Hosted by Chalkhorse gallery, the space was graced by a suite of five works by Orlan Erin Raleigh. Painted in response to Tim's work and developing Raleigh's past interests in reproduced propaganda images of children, the works' muted tones and haunting exposures of a boy scout's face complemented Thorne's own seriously impish mien. The night closed with a third set featuring a new Thorne poem commissioned by Red Room and called "But the poet's life would work better if...". Accompanied by nuts roasted lovingly by supporter Emma Hoy, and the jazzy strains of Joern Harris live on saxophone, the event established its own unique flavour within the series.
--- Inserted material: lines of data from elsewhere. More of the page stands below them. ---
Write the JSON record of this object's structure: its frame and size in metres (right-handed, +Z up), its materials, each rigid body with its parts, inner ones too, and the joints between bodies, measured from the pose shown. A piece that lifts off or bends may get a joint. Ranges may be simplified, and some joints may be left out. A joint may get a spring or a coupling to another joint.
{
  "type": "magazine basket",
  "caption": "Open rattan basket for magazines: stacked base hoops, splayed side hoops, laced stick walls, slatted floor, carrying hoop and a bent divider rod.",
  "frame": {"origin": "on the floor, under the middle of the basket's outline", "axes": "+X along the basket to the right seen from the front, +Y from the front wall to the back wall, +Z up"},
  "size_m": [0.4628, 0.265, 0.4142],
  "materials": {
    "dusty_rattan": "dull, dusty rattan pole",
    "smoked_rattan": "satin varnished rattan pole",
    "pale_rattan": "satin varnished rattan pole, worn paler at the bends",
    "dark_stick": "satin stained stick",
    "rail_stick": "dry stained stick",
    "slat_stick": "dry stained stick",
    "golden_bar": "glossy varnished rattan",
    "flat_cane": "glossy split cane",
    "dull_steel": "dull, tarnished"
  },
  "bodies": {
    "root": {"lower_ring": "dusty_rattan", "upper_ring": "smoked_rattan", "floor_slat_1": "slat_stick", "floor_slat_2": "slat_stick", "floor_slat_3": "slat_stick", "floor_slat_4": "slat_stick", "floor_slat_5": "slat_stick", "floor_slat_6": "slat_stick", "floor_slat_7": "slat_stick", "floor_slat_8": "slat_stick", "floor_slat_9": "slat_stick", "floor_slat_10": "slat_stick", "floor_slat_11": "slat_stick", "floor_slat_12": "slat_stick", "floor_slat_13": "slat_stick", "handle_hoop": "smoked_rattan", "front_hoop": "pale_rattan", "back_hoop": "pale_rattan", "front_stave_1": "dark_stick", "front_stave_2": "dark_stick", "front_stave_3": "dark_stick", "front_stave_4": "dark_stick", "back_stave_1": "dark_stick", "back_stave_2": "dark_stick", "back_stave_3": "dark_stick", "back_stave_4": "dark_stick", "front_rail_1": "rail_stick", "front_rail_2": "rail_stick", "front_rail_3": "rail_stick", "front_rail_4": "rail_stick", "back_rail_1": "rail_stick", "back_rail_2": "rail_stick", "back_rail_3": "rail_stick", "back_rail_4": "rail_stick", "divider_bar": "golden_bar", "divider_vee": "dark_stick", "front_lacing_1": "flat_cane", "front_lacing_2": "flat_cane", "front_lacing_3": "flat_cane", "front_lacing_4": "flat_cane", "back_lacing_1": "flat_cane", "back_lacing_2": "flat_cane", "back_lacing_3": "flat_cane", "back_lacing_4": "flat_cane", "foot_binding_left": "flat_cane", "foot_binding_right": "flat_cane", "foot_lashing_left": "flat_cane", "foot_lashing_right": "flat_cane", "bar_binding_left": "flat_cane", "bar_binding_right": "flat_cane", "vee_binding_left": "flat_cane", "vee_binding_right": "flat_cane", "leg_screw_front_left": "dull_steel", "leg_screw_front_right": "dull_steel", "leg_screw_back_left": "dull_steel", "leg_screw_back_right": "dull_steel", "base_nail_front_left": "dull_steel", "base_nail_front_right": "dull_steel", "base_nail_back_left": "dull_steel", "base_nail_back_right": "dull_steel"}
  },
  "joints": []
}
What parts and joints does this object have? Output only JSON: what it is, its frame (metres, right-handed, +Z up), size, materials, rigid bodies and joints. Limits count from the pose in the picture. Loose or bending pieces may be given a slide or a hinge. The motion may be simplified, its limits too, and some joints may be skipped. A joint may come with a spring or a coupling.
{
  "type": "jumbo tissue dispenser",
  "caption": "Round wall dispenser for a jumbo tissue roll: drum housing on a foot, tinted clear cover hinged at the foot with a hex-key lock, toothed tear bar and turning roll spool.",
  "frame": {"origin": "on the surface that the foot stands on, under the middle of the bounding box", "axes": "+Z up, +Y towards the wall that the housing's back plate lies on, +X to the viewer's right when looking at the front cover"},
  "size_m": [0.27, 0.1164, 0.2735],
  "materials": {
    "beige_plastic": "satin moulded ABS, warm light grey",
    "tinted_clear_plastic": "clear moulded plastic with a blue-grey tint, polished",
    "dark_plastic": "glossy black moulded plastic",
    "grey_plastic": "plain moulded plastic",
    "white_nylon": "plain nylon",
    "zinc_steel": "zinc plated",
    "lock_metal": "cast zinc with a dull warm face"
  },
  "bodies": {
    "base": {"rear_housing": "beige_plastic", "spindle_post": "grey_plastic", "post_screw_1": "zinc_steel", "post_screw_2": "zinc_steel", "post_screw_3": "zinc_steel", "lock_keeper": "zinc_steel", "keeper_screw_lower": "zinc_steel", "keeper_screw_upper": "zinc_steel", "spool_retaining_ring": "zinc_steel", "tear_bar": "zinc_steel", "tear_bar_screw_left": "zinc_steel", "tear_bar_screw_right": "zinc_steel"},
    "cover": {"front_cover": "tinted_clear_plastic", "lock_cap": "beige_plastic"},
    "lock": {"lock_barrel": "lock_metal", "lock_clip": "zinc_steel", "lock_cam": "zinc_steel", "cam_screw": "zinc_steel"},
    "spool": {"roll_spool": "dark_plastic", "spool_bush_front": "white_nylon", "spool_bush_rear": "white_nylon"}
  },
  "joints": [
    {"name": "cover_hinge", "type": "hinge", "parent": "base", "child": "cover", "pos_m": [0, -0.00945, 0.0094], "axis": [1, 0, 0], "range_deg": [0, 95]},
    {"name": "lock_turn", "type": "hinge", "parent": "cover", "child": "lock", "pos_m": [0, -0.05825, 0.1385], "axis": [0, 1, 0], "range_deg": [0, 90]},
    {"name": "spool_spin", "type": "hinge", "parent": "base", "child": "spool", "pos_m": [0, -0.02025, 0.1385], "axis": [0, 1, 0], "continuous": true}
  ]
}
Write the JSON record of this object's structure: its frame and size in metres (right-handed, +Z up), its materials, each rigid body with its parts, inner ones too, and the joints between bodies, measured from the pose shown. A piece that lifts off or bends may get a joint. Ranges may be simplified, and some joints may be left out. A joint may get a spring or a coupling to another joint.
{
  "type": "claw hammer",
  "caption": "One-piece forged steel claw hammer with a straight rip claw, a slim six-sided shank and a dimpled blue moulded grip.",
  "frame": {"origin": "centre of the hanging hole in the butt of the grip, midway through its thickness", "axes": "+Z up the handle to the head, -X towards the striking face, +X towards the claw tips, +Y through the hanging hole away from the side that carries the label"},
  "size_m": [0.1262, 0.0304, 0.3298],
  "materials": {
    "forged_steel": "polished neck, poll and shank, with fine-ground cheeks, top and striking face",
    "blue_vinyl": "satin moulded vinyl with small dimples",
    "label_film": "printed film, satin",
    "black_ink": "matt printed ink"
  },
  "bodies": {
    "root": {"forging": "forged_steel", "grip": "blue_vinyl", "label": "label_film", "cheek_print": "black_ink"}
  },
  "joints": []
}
The Poet's Life Works with MTC Cronin
March 21st 2009
The Sydney Writers' Festival
To kick off this series of events, the Richard Wherrett Studio at the Sydney Theatre was inhabited by Spanish guitar, a welcome mat and a pair of Cronin's small Havianas, and a bowl of the poet's homegrown green peppers. The room brought her work to life, and brought her life to the audience: a series of fishbowls weighed down poems from Cronin's The Law of Poetry, and contained enigmatic objects alluded to in the poems, including a box of sand, a cucumber, a yo-yo, a moth and an ant. Onstage, three vivid collages by artist Oliver Watts led the eye from Cronin herself to these deconstructed fragments of her portrait.
The project's launch was commemorated with a vegan slice - download the recipe to find out how good the poet's life tastes.
Cronin delivered the 2009 Minislec, Red Room's annual miniature-essay-lecture. This year, the lecture reflected on the laws of Cronin's poetics and the ethics of writing. Cronin gave her Minislec in two parts, mediated by a brief discussion with Johanna Featherstone.